Herrera and Medina in October announced they had leased a building on North Lombard Street, where they planned to open Entre Compas’ first taproom. He said it was the culmination of everything Herrera had worked for.
“I knew how much this meant to him,” Medina said. “When I gave him the keys, he just broke down into tears and said, ‘I can’t believe this is happening.’”
But then Medina only heard sporadically from Herrera, who, unknown to Medina, was attempting recovery and undergoing treatment for conditions caused by his disease.
“Then last week I got a call from him saying, ‘All the (beer) recipes have been saved. Make sure they get out there. Make sure if anything happens to me, make sure the legacy lives.”
Medina said he was confused, but now realizes Herrera likely recognized his body was shutting down. Medina said he has every intention of continuing on with Entre Compas, both the brewery and the spirit that Herrera embodied.
“I’m going to continue with the beer. I don’t know about the taproom yet — we’ll come up with a plan after this week,” he said. “Even if it’s just two beers, his IPA and something else.

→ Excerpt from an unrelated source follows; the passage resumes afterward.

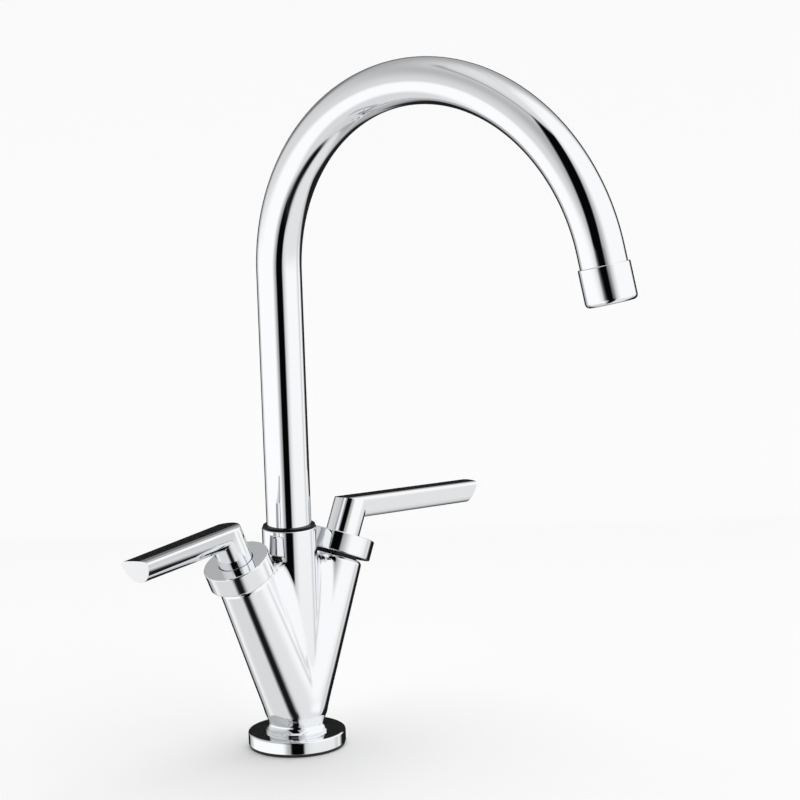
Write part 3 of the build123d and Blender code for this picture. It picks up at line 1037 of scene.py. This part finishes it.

I want to make sure that the funds we generate from this beer either go to the greater good or back to his children or both.
“His legacy is that I don’t want the meaning of this to disappear, the essence of Entre Compas — the whole idea of the meaning of between good friends. When there’s less fog in front of me, the concept will expand beyond the beer. If I have to buy all the beer to continue this thing, to put together a small slush fund for his kids, then that’s the legacy he would want.
“And Entre Compas will become something greater,” Medina said. “The taproom will need to be something greater that encompasses the spirit of ‘entre compas.’ It will be something bigger than what he imagined. That whole ‘entre compas’ was all him, and it’s brilliant.”
A memorial has not been planned, Medina said, but friends and family are discussing a gathering the week after Thanksgiving to celebrate Herrera.
“It’s not the whole story, but it’s part of the story that the man was an alcoholic, and he was human because of that,” Medina said. “What breaks my heart is that when we talked about it, this was going to be his life’s accomplishment.
“But in retrospect, I realize he already had his life’s accomplishments, his wife and his kids, whether or not we ever opened the doors to Entre Compas.”
In addition to his wife and sons, Herrera is survived by his parents, Cruz Herrera and Elena Herrera, and a sibling, Vivian Herrera Zettle.